(SOURCE EXCERPT)
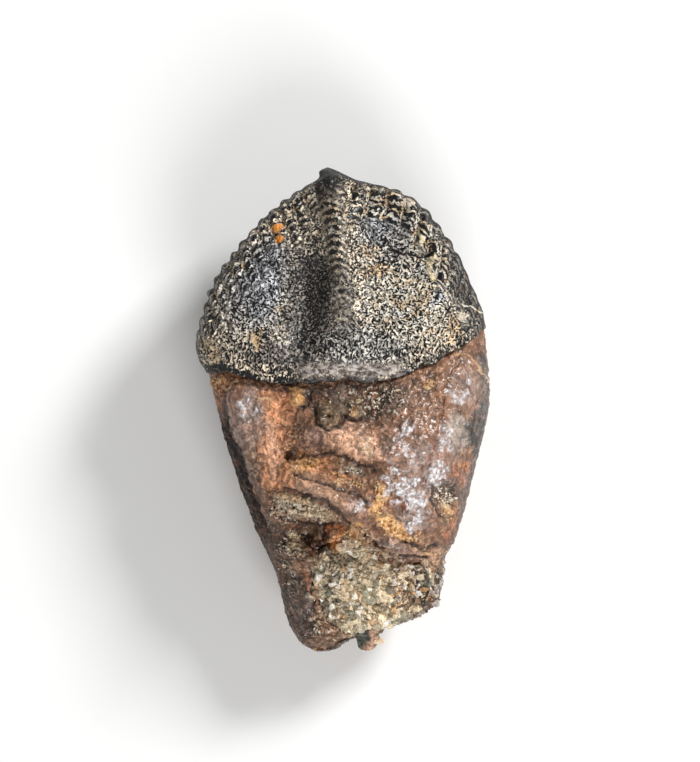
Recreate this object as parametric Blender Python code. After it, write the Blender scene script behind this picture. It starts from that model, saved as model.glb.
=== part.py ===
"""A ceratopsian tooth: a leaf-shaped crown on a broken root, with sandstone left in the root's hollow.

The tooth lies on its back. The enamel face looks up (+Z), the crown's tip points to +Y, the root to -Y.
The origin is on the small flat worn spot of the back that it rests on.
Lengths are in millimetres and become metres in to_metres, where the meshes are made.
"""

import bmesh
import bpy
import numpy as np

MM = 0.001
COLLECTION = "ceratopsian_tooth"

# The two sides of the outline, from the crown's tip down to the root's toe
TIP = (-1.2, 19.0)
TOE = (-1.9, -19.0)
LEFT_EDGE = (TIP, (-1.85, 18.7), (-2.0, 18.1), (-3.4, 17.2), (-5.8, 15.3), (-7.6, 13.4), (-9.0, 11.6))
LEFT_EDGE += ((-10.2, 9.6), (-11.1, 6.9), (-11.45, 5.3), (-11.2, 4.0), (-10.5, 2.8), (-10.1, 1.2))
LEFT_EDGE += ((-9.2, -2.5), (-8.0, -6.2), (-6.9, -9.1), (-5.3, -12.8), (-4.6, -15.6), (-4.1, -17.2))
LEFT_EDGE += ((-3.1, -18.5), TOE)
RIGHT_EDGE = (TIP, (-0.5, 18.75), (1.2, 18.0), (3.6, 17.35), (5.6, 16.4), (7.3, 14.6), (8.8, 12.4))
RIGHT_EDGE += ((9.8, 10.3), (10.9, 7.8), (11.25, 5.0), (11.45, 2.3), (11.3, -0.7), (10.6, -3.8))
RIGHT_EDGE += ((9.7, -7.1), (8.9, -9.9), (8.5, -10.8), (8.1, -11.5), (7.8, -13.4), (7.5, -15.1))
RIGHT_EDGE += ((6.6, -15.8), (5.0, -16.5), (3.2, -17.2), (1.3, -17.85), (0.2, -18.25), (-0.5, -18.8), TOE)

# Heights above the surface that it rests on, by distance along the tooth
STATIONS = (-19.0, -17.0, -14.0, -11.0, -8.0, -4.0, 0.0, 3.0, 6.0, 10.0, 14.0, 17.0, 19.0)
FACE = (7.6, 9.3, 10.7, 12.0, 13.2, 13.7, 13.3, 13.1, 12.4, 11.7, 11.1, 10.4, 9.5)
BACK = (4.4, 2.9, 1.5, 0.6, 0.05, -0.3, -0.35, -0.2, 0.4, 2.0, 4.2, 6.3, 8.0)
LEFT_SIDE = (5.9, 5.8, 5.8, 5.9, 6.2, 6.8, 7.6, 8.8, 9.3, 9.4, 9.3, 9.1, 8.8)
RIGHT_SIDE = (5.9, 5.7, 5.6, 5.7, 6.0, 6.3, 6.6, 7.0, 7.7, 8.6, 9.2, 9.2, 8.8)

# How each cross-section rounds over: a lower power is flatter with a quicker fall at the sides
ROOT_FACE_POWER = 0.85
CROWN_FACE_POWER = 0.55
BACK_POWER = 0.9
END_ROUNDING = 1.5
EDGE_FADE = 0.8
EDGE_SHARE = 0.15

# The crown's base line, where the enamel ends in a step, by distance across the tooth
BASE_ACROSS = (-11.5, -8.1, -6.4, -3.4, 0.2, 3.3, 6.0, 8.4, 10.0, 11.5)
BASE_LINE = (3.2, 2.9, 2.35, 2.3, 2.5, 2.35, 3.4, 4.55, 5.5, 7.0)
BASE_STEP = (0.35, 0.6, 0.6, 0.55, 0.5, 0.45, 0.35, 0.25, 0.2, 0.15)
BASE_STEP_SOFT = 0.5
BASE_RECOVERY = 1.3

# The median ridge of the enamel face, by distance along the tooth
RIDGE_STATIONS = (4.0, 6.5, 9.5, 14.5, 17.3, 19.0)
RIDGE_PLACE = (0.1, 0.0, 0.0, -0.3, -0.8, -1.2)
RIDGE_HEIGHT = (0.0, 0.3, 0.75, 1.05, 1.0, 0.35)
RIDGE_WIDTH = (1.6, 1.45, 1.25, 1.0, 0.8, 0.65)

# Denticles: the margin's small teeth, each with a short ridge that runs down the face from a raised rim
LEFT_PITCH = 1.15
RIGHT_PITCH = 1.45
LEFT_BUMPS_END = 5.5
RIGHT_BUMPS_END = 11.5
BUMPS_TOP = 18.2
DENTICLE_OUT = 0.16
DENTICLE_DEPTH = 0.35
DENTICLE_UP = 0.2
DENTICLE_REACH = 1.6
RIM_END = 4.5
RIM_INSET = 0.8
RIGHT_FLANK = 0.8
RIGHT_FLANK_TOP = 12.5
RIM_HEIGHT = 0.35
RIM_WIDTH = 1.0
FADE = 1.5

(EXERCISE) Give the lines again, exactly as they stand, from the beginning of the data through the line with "(-0.5, -18.8), TOE)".

(THE ANSWER)
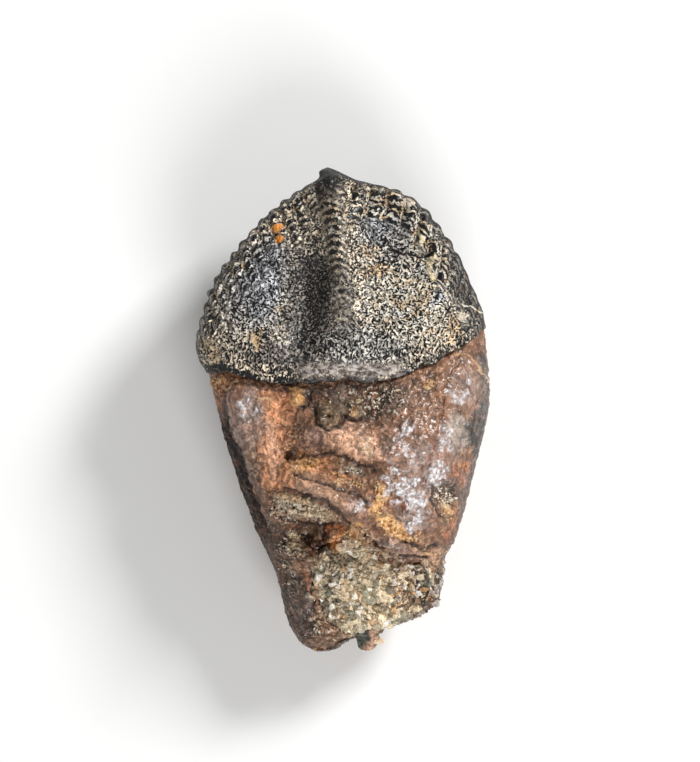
Recreate this object as parametric Blender Python code. After it, write the Blender scene script behind this picture. It starts from that model, saved as model.glb.
=== part.py ===
"""A ceratopsian tooth: a leaf-shaped crown on a broken root, with sandstone left in the root's hollow.

The tooth lies on its back. The enamel face looks up (+Z), the crown's tip points to +Y, the root to -Y.
The origin is on the small flat worn spot of the back that it rests on.
Lengths are in millimetres and become metres in to_metres, where the meshes are made.
"""

import bmesh
import bpy
import numpy as np

MM = 0.001
COLLECTION = "ceratopsian_tooth"

# The two sides of the outline, from the crown's tip down to the root's toe
TIP = (-1.2, 19.0)
TOE = (-1.9, -19.0)
LEFT_EDGE = (TIP, (-1.85, 18.7), (-2.0, 18.1), (-3.4, 17.2), (-5.8, 15.3), (-7.6, 13.4), (-9.0, 11.6))
LEFT_EDGE += ((-10.2, 9.6), (-11.1, 6.9), (-11.45, 5.3), (-11.2, 4.0), (-10.5, 2.8), (-10.1, 1.2))
LEFT_EDGE += ((-9.2, -2.5), (-8.0, -6.2), (-6.9, -9.1), (-5.3, -12.8), (-4.6, -15.6), (-4.1, -17.2))
LEFT_EDGE += ((-3.1, -18.5), TOE)
RIGHT_EDGE = (TIP, (-0.5, 18.75), (1.2, 18.0), (3.6, 17.35), (5.6, 16.4), (7.3, 14.6), (8.8, 12.4))
RIGHT_EDGE += ((9.8, 10.3), (10.9, 7.8), (11.25, 5.0), (11.45, 2.3), (11.3, -0.7), (10.6, -3.8))
RIGHT_EDGE += ((9.7, -7.1), (8.9, -9.9), (8.5, -10.8), (8.1, -11.5), (7.8, -13.4), (7.5, -15.1))
RIGHT_EDGE += ((6.6, -15.8), (5.0, -16.5), (3.2, -17.2), (1.3, -17.85), (0.2, -18.25), (-0.5, -18.8), TOE)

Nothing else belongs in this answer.